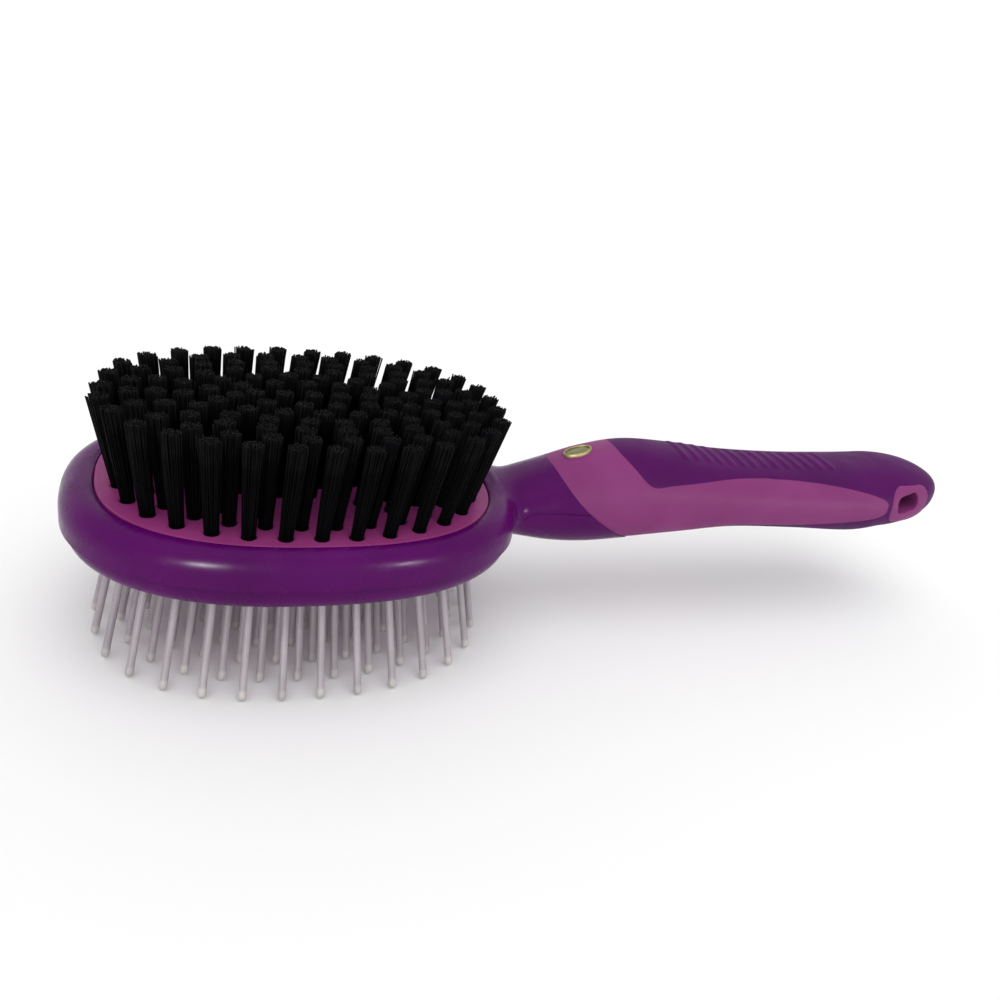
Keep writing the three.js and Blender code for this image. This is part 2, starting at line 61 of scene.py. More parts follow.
HEAD_HALF_LENGTH = 47.3
HEAD_HALF_WIDTH = 34.9
OVAL_EXPONENT = 2.43
RIM_AT_ENDS = 6.5
RIM_AT_SIDES = 4.0
SEAM_Z = -3.0

# How each rim turns over: depth of its outer wall, level where the turn begins and how far it goes on
# from there. The lower rim's levels count downwards, and depths count from 0 at the outer wall of the
# head to 1 at the pad's edge.
UPPER_RIM = {"outer": 0.0, "middle": -0.5, "height": 5.2}
LOWER_RIM = {"outer": 0.13, "middle": 3.4, "height": 4.4}
CREST_DEPTH = 0.8
LIP_DEPTH = 0.2
LIP_DIP = 0.5
# where the shells' walls end and their ledges begin: depths, and levels in the head's frame
UPPER_WALL_DEPTH = 0.5
LOWER_WALL_DEPTH = 0.55
LEDGE_DEPTH = 1.15
LEDGE_Z = 1.1
CAVITY_TOP = 0.3
LIP_Z = -5.6

PLATE_TOP = 4.4
PLATE_BOTTOM = 1.4
TUFT_TIP_Z = 23.1
TUFT_RINGS = {
    "half": (36.3, 27.6), "step": 4.3, "counts": (31, 27, 23, 19, 15, 11),
    "starts": (0.05, 0.55, 0.45, 0.55, 0.05, 0.55), "centre": 5,
}
TUFT_FAN = {"lengthways": 1.1, "sideways": 1.0, "lean": 1.5, "lean_span": 50.0}
TUFT_BASE_RADIUS = 1.3
TUFT_TIP_RADIUS = 2.05
TUFT_HOLE_RADIUS = 1.4

CUSHION_DEPTH = 1.07
CUSHION_EDGE_Z = -7.4
CUSHION_CROWN = 2.8
CUSHION_WALL = 1.7
CUSHION_BACK_Z = -4.5
CUSHION_FACE_Z = -9.0
FLANGE_DEPTH = 0.62
FLANGE_THICKNESS = 0.8
PIN_TIP_Z = -29.5
PIN_RINGS = {
    "half": (37.4, 25.6), "step": 4.7, "counts": (30, 26, 22, 18, 13),
    "starts": (0.25, 0.75, 0.25, 0.75, 0.25), "centre": 5,
}
PIN_FAN = {"lengthways": 1.11, "sideways": 1.28, "lean": 0.0, "lean_span": 50.0}
PIN_RADIUS = 0.78
VENT = {"x": 2.9, "radius": 1.0}
CENTRE_SPACING = 1.25

# station x, half width, top z, bottom z
HANDLE_STATIONS = (
    (44.4, 9.6, 4.0, -7.2),
    (57, 10.1, 8.6, -9.9),
    (67, 11.1, 11.9, -10.4),
    (78, 12.2, 13.6, -9.3),
    (92, 12.8, 12.7, -7.6),
    (106, 12.8, 11.1, -6.1),
    (124, 13.0, 10.4, -6.5),
    (142, 13.4, 10.6, -7.4),
    (151, 13.3, 10.9, -6.2),
)
HANDLE_EXPONENT = 2.3
HANDLE_END = 172.7
NOSE_START = 151.0
NOSE_REACH = HANDLE_END - NOSE_START
NOSE_RISE = 1.8

NECK_JOINT = {"x": 57.8, "z": 8.0, "slope": 0.667, "bend": 0.037}
TANG = ((52.0, 74.0), (-5.2, 5.2), (-4.0, 3.4))
TONGUE = ((140.0, 152.0), (-5.0, 5.0), (1.0, 5.0))
BOSS = {"x": 156.7, "z": 3.3, "half": (6.5, 4.9), "corner": 3.2, "proud": 0.3}
HOLE = {"x": 155.5, "z": 4.0, "half": (3.4, 2.35), "corner": 1.6, "tilt": math.radians(13)}
RIDGES = {"count": 14, "first": 90.5, "pitch": 3.4, "height": 0.36, "half_length": 5.0}
BADGE = {"x": 64.0, "half": (3.5, 2.2), "rim": 0.45}

HEAD_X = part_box("upper_shell")[0].x / MM + HEAD_HALF_LENGTH
HEAD_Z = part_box("bristle_plate")[1].z / MM - PLATE_TOP
HEAD_PLACE = np.array((HEAD_X, 0.0, HEAD_Z))


def to_row(points):
    """Millimetres in the head's frame to metres in the row frame."""
    return (np.asarray(points, float) + HEAD_PLACE) * MM


# ---- curves and fields ------------------------------------------------------------------------

def catmull_rom(points, per_span=24):
    """Points along a uniform Catmull-Rom spline, its end points doubled."""
    p = np.asarray(points, float)
    padded = np.vstack((p[:1], p, p[-1:]))
    t = (np.arange(per_span) / per_span)[:, None]
    spans = []
    for p0, p1, p2, p3 in zip(padded, padded[1:], padded[2:], padded[3:]):
        v0 = (p2 - p0) / 2
        v1 = (p3 - p1) / 2
        spans.append(
            (2 * p1 - 2 * p2 + v0 + v1) * t**3 + (3 * p2 - 3 * p1 - 2 * v0 - v1) * t**2
            + v0 * t + p1
        )
    return np.vstack(spans + [p[-1:]])


def soft_min(a, b, k):
    h = np.clip(0.5 + 0.5 * (b - a) / k, 0, 1)
    return b * (1 - h) + a * h - k * h * (1 - h)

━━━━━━

*Work to complete*
Return exactly the leading lines of the listing, stopping after the line in which "LIP_Z = -5.6" occurs.

*The result*
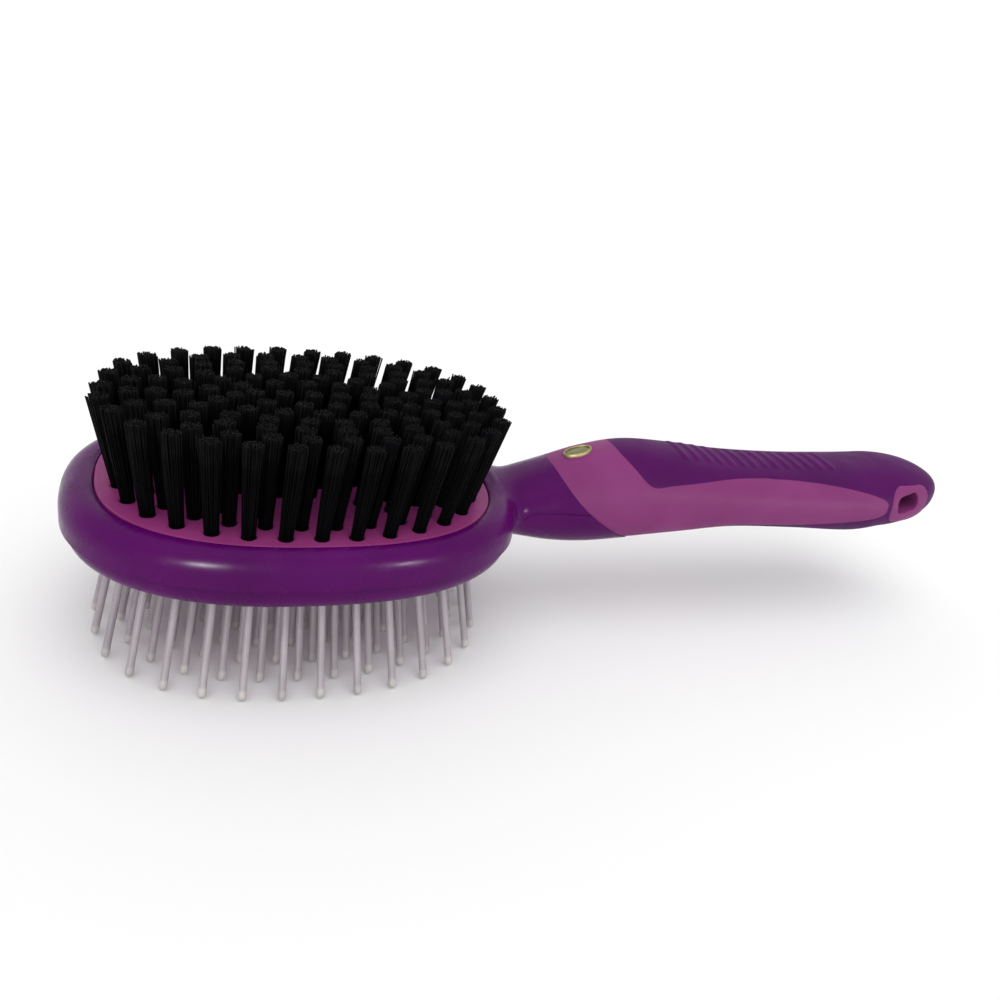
Keep writing the three.js and Blender code for this image. This is part 2, starting at line 61 of scene.py. More parts follow.
HEAD_HALF_LENGTH = 47.3
HEAD_HALF_WIDTH = 34.9
OVAL_EXPONENT = 2.43
RIM_AT_ENDS = 6.5
RIM_AT_SIDES = 4.0
SEAM_Z = -3.0

# How each rim turns over: depth of its outer wall, level where the turn begins and how far it goes on
# from there. The lower rim's levels count downwards, and depths count from 0 at the outer wall of the
# head to 1 at the pad's edge.
UPPER_RIM = {"outer": 0.0, "middle": -0.5, "height": 5.2}
LOWER_RIM = {"outer": 0.13, "middle": 3.4, "height": 4.4}
CREST_DEPTH = 0.8
LIP_DEPTH = 0.2
LIP_DIP = 0.5
# where the shells' walls end and their ledges begin: depths, and levels in the head's frame
UPPER_WALL_DEPTH = 0.5
LOWER_WALL_DEPTH = 0.55
LEDGE_DEPTH = 1.15
LEDGE_Z = 1.1
CAVITY_TOP = 0.3
LIP_Z = -5.6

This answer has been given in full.